La « TVA compétitivité », ou « TVA sociale », que vous aviez supprimée, vous la rétablissez dans une version édulcorée, dont le seul avantage réside dans des taux sans décimales, mais la faiblesse de ces taux manque l’objectif recherché par la baisse des charges salariales et patronales, à savoir augmenter la compétitivité et renchérir les importations. Vous serez, dans un avenir très proche, confrontés au problème des retraites (M. François Rebsamen s’exclame.) avec un déficit de près de 20 milliards d’euros qui se profile à l’horizon des années 2020. Vous ne pourrez pas vous en tirer par une feinte de passe médiatique (M. François Rebsamen marque son impatience et pointe du doigt un afficheur de chronomètre.) et serez amenés à ne choisir ni la baisse des pensions ni la hausse des cotisations, vous serez donc conduits au même choix que la majorité précédente, à savoir repousser l’âge de la retraite, réforme que vous avez tant conspuée.

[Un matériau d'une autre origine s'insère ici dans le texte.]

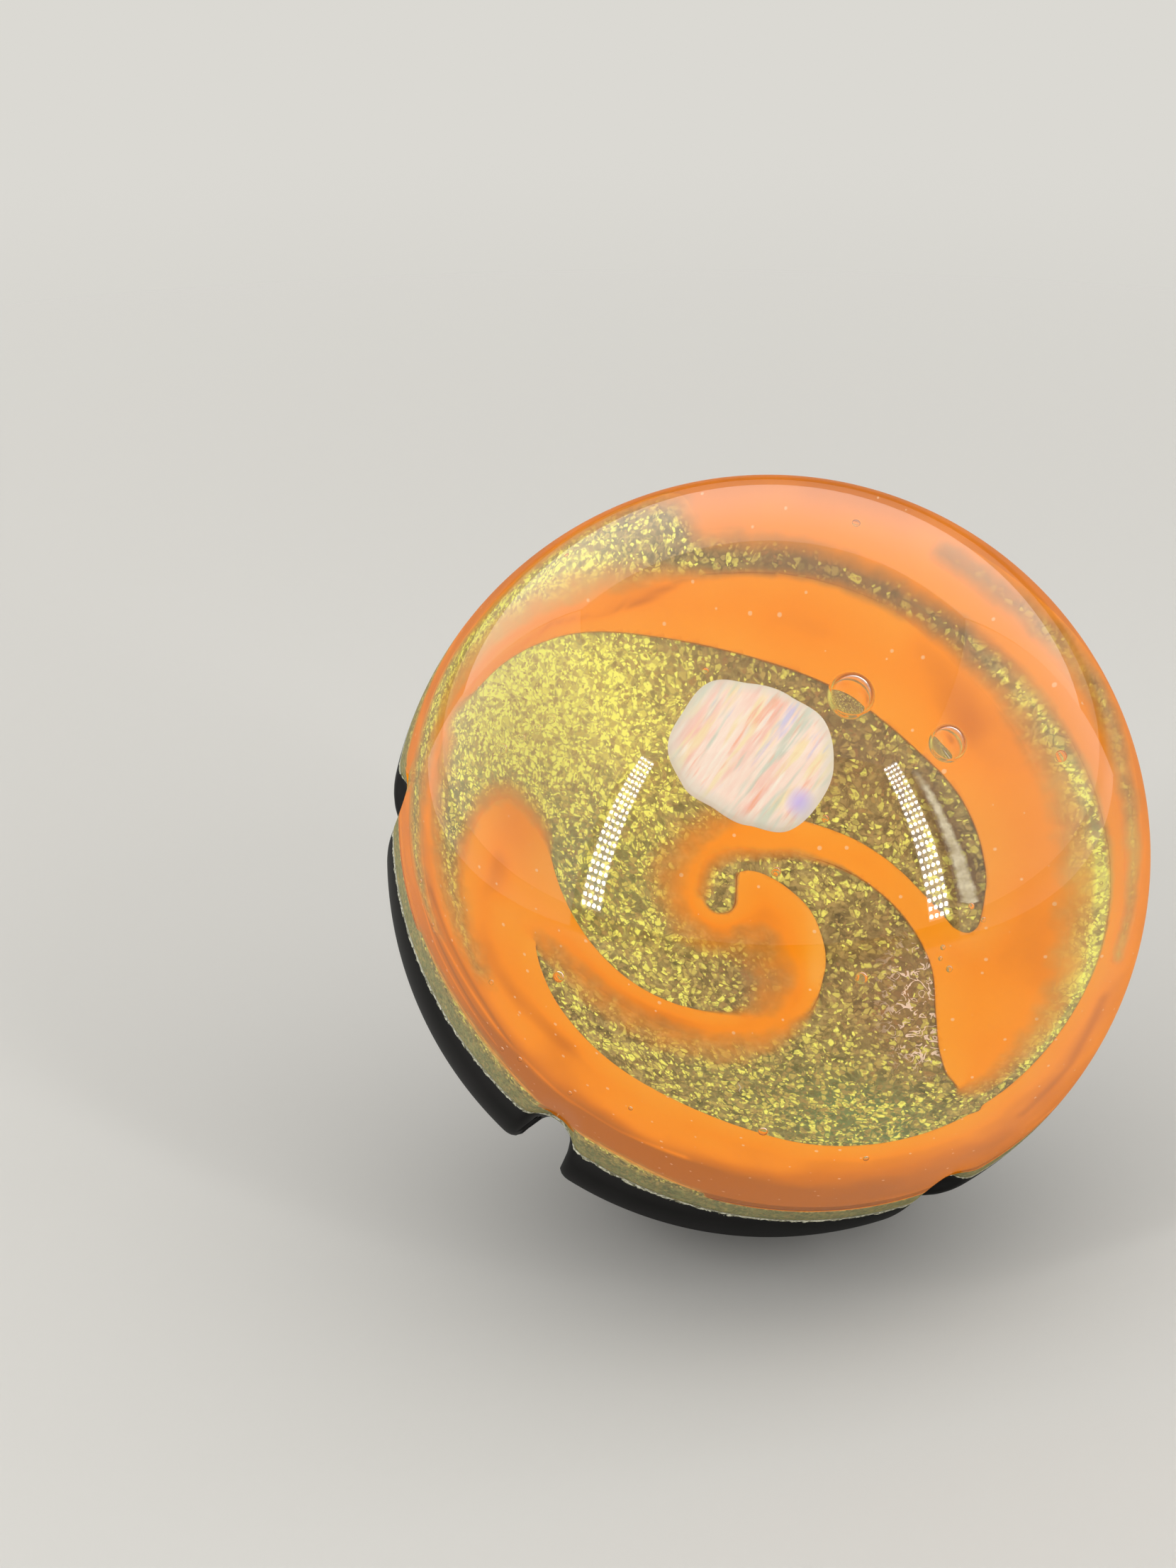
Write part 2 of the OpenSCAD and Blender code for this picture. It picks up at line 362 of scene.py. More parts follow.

Le projet de loi de finances rectificative pour 2012 rend la situation encore plus confuse. Le crédit d’impôt pour les entreprises, qui aurait pu être incitatif, manque totalement d’efficacité et apparaît comme une sorte de jeu de bonneteau où, en définitive, les banques financent les engagements de l’État. Sa complexité renouvelle l’étonnement des observateurs pour qui les finances françaises sont une synthèse d’idéologie, d’absence d’incitation et d’une bonne dose de méthode Coué. (Exclamations sur plusieurs travées du groupe socialiste.)
La loi de finances est la loi mère qui détermine les priorités d’action et la mise en œuvre d’une politique, qui plus est de la politique d’un nouveau quinquennat. Elle doit être porteuse de justice, d’encouragements et d’espoirs… Ces qualités sont absentes de votre texte, c’est pourquoi le groupe UDI-UC ne votera pas en faveur de votre budget. (Applaudissements sur les travées de l’UDI-UC et de l’UMP.)